Consumer gateways typically rely on Wi-Fi or a single Ethernet port. If the internet goes down, your data stops. An industrial LoRaWAN gateway is designed for mission-critical continuity.

  • Dual-SIM: It holds two SIM cards from different carriers (e.g., AT&T and Verizon).
  • Failover: If the primary network has an outage, the gateway switches to the backup SIM in seconds. Your sensor data is buffered and never lost.

A timeline graphic illustrating the frequent failures of consumer hardware versus the continuous uptime of an industrial LoRaWAN gateway.

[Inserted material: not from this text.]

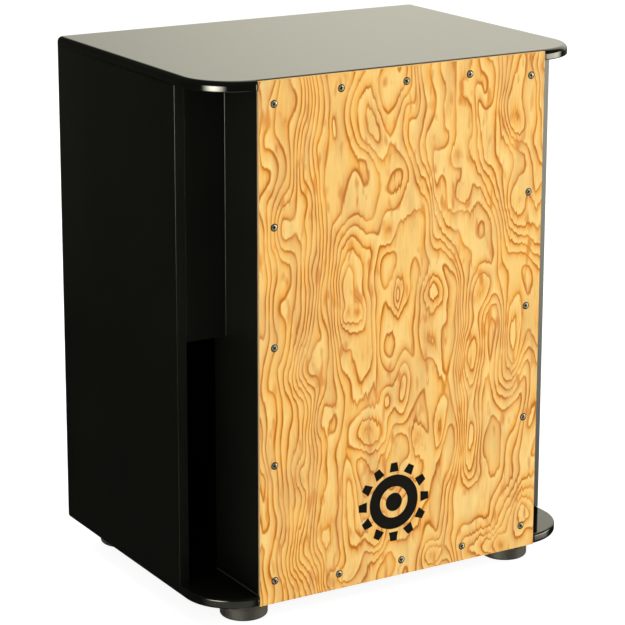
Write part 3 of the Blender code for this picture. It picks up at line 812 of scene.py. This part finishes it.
# a ray's two ends: distance from the middle and half width
RAY_INNER = (0.0292, 0.0050)
RAY_OUTER = (0.0380, 0.0034)


def build_emblem(ink):
    """A plain generic ornament, a ring with a dot and short rays, printed low on the front plate."""
    centre = Vector((EMBLEM_X, 0, PLATE_LOW.z + EMBLEM_HEIGHT))
    bm = bmesh.new()

    def add_shape(*loops):
        """Printed shape of one loop, or of the space between two."""
        layers = []
        for y in (FRONT_Y, FRONT_Y - INK_DEPTH):
            layers.append([[bm.verts.new((centre.x + x, y, centre.z + z)) for x, z in loop]
                           for loop in loops])
        for near, far in zip(*layers):
            bridge(bm, near, far)
        for layer in layers:
            if len(layer) == 1:
                bm.faces.new(layer[0])
            else:
                bridge(bm, *layer)

    def circle(radius):
        return arc((0, 0), radius, 0, 360, 96)[:-1]

    add_shape(*[circle(radius) for radius in EMBLEM_RING])
    add_shape(circle(EMBLEM_DOT))
    for ray in range(EMBLEM_RAYS):
        turn = Matrix.Rotation(math.tau * ray / EMBLEM_RAYS, 2)
        corners = [(RAY_INNER[0], -RAY_INNER[1]), (RAY_OUTER[0], -RAY_OUTER[1]), RAY_OUTER, RAY_INNER]
        add_shape([tuple(turn @ Vector(corner)) for corner in corners])
    add_piece("front_emblem", finish_mesh(bm, "front_emblem"), [ink])


# ---------------------------------------------------------------- feet and inside parts

# a foot: its lower edge's round, the small round of its top and bore, and the bore and screw hole
FOOT_EDGE_ROUND = 0.0028
FOOT_SMALL_ROUND = 0.0008
FOOT_BORE_RADIUS = 0.0070
FOOT_BORE_DEPTH = 0.0090
FOOT_SHANK_RADIUS = 0.0024
# how high the head of a foot's screw is domed
FOOT_HEAD_CROWN = 0.0012
# the mould's parting groove: how far up the foot, its half height and its depth
GROOVE_SHARE = 0.56
GROOVE_HALF_HEIGHT = 0.0004
GROOVE_DEPTH = 0.00035


def foot_profile(radius, height):
    """Half section of a foot: round edges, parting groove, bore and screw hole."""
    groove = height * GROOVE_SHARE
    profile = [(radius - FOOT_SMALL_ROUND, height)]
    profile += arc((radius - FOOT_SMALL_ROUND, height - FOOT_SMALL_ROUND), FOOT_SMALL_ROUND, 60, 0, 3)
    profile += [(radius, groove + GROOVE_HALF_HEIGHT), (radius - GROOVE_DEPTH, groove),
                (radius, groove - GROOVE_HALF_HEIGHT)]
    profile += arc((radius - FOOT_EDGE_ROUND, FOOT_EDGE_ROUND), FOOT_EDGE_ROUND, 0, -90, 8)
    profile += [(FOOT_BORE_RADIUS + FOOT_SMALL_ROUND, 0.0), (FOOT_BORE_RADIUS, FOOT_SMALL_ROUND),
                (FOOT_BORE_RADIUS, FOOT_BORE_DEPTH), (FOOT_SHANK_RADIUS, FOOT_BORE_DEPTH),
                (FOOT_SHANK_RADIUS, height)]
    return profile


def build_feet(rubber, steel, shade_steel):
    """Four rubber feet, each with its screw head down in the bore."""
    low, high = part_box("foot_front_left")
    foot_mesh = finish_mesh(turned(foot_profile((high.x - low.x) / 2, high.z - low.z), 72), "foot")
    head_mesh = screw_mesh("foot_screw", head_radius=0.0040, crown=FOOT_HEAD_CROWN, sink=0.0004,
                           shank_radius=0.0021, length=0.0205)
    head_down = Matrix.Rotation(math.pi, 4, "X")
    for place in ("front_left", "front_right", "rear_left", "rear_right"):
        low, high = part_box("foot_" + place)
        middle = (low + high) / 2
        add_piece(f"foot_{place}_rubber", foot_mesh, [rubber], ["foot_" + place],
                  Matrix.Translation((middle.x, middle.y, low.z)))
        head_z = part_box("foot_screw_" + place)[0].z + FOOT_HEAD_CROWN
        add_piece(f"foot_screw_{place}_head", head_mesh, [steel, shade_steel],
                  ["foot_screw_" + place], Matrix.Translation((middle.x, middle.y, head_z)) @ head_down)


def paint_carried_nodes(lacquer, pine, steel, snare):
    """CAD nodes whose shape is right keep it and get the detailed materials."""
    for name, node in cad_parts.items():
        if node.hide_render:
            continue
        if name.startswith("front_cleat") or name == "snare_bar":
            chosen = pine
        elif name.startswith("snare_comb"):
            chosen = snare
        elif "screw" in name or "washer" in name:
            chosen = steel
        else:
            chosen = lacquer
        for index in range(len(node.data.materials)):
            node.data.materials[index] = chosen


# ---------------------------------------------------------------- stage, light and camera

def build_stage():
    """Pale matt floor that no reflection shows."""
    bm = bmesh.new()
    bmesh.ops.create_grid(bm, x_segments=2, y_segments=2, size=9.0)
    floor = bpy.data.objects.new("floor", finish_mesh(bm, "floor"))
    bpy.context.scene.collection.objects.link(floor)
    material, _, shader = new_material("pale_floor", Roughness=0.9, Specular_IOR_Level=0.0,
                                       Emission_Strength=0.9)
    shader.inputs["Base Color"].default_value = (0.35, 0.35, 0.35, 1)
    shader.inputs["Emission Color"].default_value = (1, 1, 1, 1)
    floor.data.materials.append(material)
    floor.visible_glossy = False


# Soft panels that the lacquer reflects: strength, then azimuth and elevation in degrees, each as the
# two ends of its rise and the two ends of its fall. Azimuth is 0 behind the drum and 90 at its right.
PANELS = [
    (1.35, (10, 34, 66, 88), (-14, 15, 50, 80)),         # white backdrop behind the drum
    (0.040, (-28, -24, 40, 60), (-18, -10, 0, 15)),      # its faint glow on the left face
    (9.8, (88, 112, 140, 151), (-27, -6, 4, 12)),        # panel at the front right
    (27.0, (-146, -117, -117, -90), (-17, -10, 4, 12)),  # panel at the front left
]
FLOOR_GLOW = 0.75
STUDIO_TINT = (1.0, 0.97, 0.80, 1)
WHITE = (1, 1, 1, 1)


def build_world():
    """White to the camera; for reflections, a studio of soft panels round a dark room."""
    world = bpy.data.worlds.new("studio")
    bpy.context.scene.world = world
    world.use_nodes = True
    nodes = Nodes(world.node_tree)
    world.node_tree.nodes.clear()
    parts = nodes.split(nodes.add("ShaderNodeTexCoord").outputs["Generated"])
    height = nodes.math("MULTIPLY", nodes.math("ARCSINE", parts[2]), 180 / math.pi)
    azimuth = nodes.math("MULTIPLY", nodes.math("ARCTAN2", parts[0], parts[1]), 180 / math.pi)

    def window(value, rise_from, rise_to, fall_from, fall_to):
        rising = nodes.rescale(value, rise_from, rise_to, smooth=True)
        falling = nodes.rescale(value, fall_from, fall_to, 1.0, 0.0, smooth=True)
        return nodes.math("MULTIPLY", rising, falling)

    # the dark room itself, a little lighter overhead
    total = nodes.rescale(height, -30, 60, 0.012, 0.05, smooth=True)
    for strength, around, up in PANELS:
        share = nodes.math("MULTIPLY", window(azimuth, *around), window(height, *up))
        total = nodes.math("MULTIPLY_ADD", share, strength, total)
    # the lit floor ahead of the drum, fading out towards its right
    ahead = nodes.math("MULTIPLY", nodes.rescale(parts[1], 0.2, -0.3, smooth=True),
                       nodes.rescale(parts[0], 0.36, 0.12, smooth=True))
    below = nodes.rescale(height, -14, -20, smooth=True)
    total = nodes.math("MULTIPLY_ADD", nodes.math("MULTIPLY", ahead, below), FLOOR_GLOW, total)
    path = nodes.add("ShaderNodeLightPath").outputs
    glossy = nodes.add("ShaderNodeBackground", {"Color": STUDIO_TINT, "Strength": total}).outputs[0]
    soft = nodes.add("ShaderNodeBackground", {"Color": WHITE, "Strength": 0.30}).outputs[0]
    white = nodes.add("ShaderNodeBackground", {"Color": WHITE, "Strength": 1.0}).outputs[0]
    unseen = nodes.add("ShaderNodeMixShader", {0: path["Is Glossy Ray"], 1: soft, 2: glossy}).outputs[0]
    whole = nodes.add("ShaderNodeMixShader", {0: path["Is Camera Ray"], 1: unseen, 2: white}).outputs[0]
    nodes.plug(whole, nodes.add("ShaderNodeOutputWorld").inputs[0])


def add_area(name, location, target, size, power):
    """Soft box that lights the drum but is neither seen nor reflected."""
    light = bpy.data.lights.new(name, "AREA")
    light.shape = "RECTANGLE"
    light.size, light.size_y = size
    light.energy = power
    item = bpy.data.objects.new(name, light)
    item.location = location
    aim = Vector(target) - Vector(location)
    item.rotation_euler = aim.to_track_quat("-Z", "Y").to_euler()
    item.visible_glossy = False
    item.visible_camera = False
    bpy.context.scene.collection.objects.link(item)


def build_lights():
    add_area("key_right", (1.5, -2.4, 1.5), (0, 0, 0.28), (1.4, 1.6), 34)
    add_area("fill_left", (-2.0, -2.0, 1.1), (0, 0, 0.25), (1.2, 1.6), 16)
    add_area("top", (0.2, 0.3, 2.6), (0, 0, 0.2), (2.0, 2.0), 40)
    add_area("back", (0.6, 2.4, 1.4), (0, 0, 0.25), (1.6, 1.4), 30)


# The photographer stood at the drum's front left. Angles are in degrees, the heading measured from
# straight back towards the right.
CAMERA_PLACE = (-1.1563, -1.9105, 0.8729)
CAMERA_HEADING = 31.0317
CAMERA_TILT = -13.9161
CAMERA_ROLL = 0.11
CAMERA_LENS = 139.62
CAMERA_SHIFT = -0.1337


def build_camera():
    """The photograph's view: direction, lens and vertical shift."""
    data = bpy.data.cameras.new("camera")
    camera = bpy.data.objects.new("camera", data)
    bpy.context.scene.collection.objects.link(camera)
    heading, tilt, roll = (math.radians(angle) for angle in (CAMERA_HEADING, CAMERA_TILT, CAMERA_ROLL))
    turn = Matrix.Rotation(-heading, 4, "Z") @ Matrix.Rotation(math.pi / 2 + tilt, 4, "X")
    camera.matrix_world = Matrix.Translation(CAMERA_PLACE) @ turn @ Matrix.Rotation(roll, 4, "Z")
    data.sensor_width = 36.0
    data.lens = CAMERA_LENS
    data.shift_y = CAMERA_SHIFT
    data.clip_start = 0.05
    bpy.context.scene.camera = camera


def main():
    lacquer = make_lacquer("black_lacquer", base_roughness=0.065, specular=0.5)
    # lighter and darker copies of the lacquer: painted light on the inner sides, painted shade on the
    # baffles and in the screw holes
    lit_satin = make_lacquer("lit_satin_lacquer", base_roughness=0.26, specular=0.24, painted_lightness=1.35)
    matt = make_lacquer("shaded_matt_lacquer", base_roughness=0.30, specular=0.16, painted_lightness=0.65)
    veneer = make_veneer()
    steel = make_steel("zinc_steel", srgb(172, 168, 156), srgb(118, 114, 102), (0.42, 0.58), 900.0)
    # dark steel that is painted shade in the screws' cross recesses and at their rims
    shade_steel = make_steel("painted_shade_steel", srgb(58, 55, 48), srgb(26, 24, 20), (0.4, 0.65), 1400.0)
    snare = make_steel("snare_steel", srgb(214, 214, 210), srgb(172, 171, 168), (0.18, 0.34), 300.0)
    rubber = make_rubber()
    build_box(lacquer, lit_satin, matt, make_glue())
    screw_places = front_screw_places()
    build_front_plate(screw_places.values(), veneer, make_ply_edge(), matt)
    build_front_screws(screw_places, steel, shade_steel)
    build_emblem(make_ink())
    build_feet(rubber, steel, shade_steel)
    paint_carried_nodes(lacquer, make_pine(), steel, snare)
    build_stage()
    build_world()
    build_lights()
    build_camera()
    bpy.context.scene.view_settings.view_transform = "Standard"


main()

Conclusion: Invest in Infrastructure

A LoRaWAN gateway is not a disposable gadget. It is infrastructure. It is the foundation upon which your entire data operation rests.

If the foundation cracks, the house falls.

For hobbyists, consumer hardware is fine. But for enterprise, utilities, and industry, the only responsible choice is a rugged, industrial LoRaWAN gateway. The peace of mind—and the long-term savings—are worth the investment.

Frequently Asked Questions :About LoRaWAN Gateways

Q1: Can I put a consumer gateway in a weatherproof box?

A1: This is a common "hack," but it often fails. Putting a plastic gateway inside a sealed NEMA box protects it from rain, but it traps the heat. Without a metal case to conduct heat out to the air, the internal temperature creates an oven, cooking the consumer-grade capacitors even faster. An industrial LoRaWAN gateway is the box and the heat sink in one.

Q2: Do industrial gateways support Helium?

A2: Some do, but be careful. Helium "miners" are often consumer-grade devices sold at inflated prices. An industrial LoRaWAN gateway focuses on data transfer reliability, not crypto mining rewards. However, you can connect a Robustel gateway to the Helium network as a "Data Only" hotspot to provide coverage without earning HNT mining rewards.

Q3: What is the lifespan of an industrial gateway?

A3: An industrial LoRaWAN gateway is typically designed for a 10+ year lifecycle. Manufacturers like Robustel guarantee long-term availability of components, so you can buy the exact same model 5 years from now. Consumer models are often discontinued every 18 months, creating a nightmare for maintenance and standardization.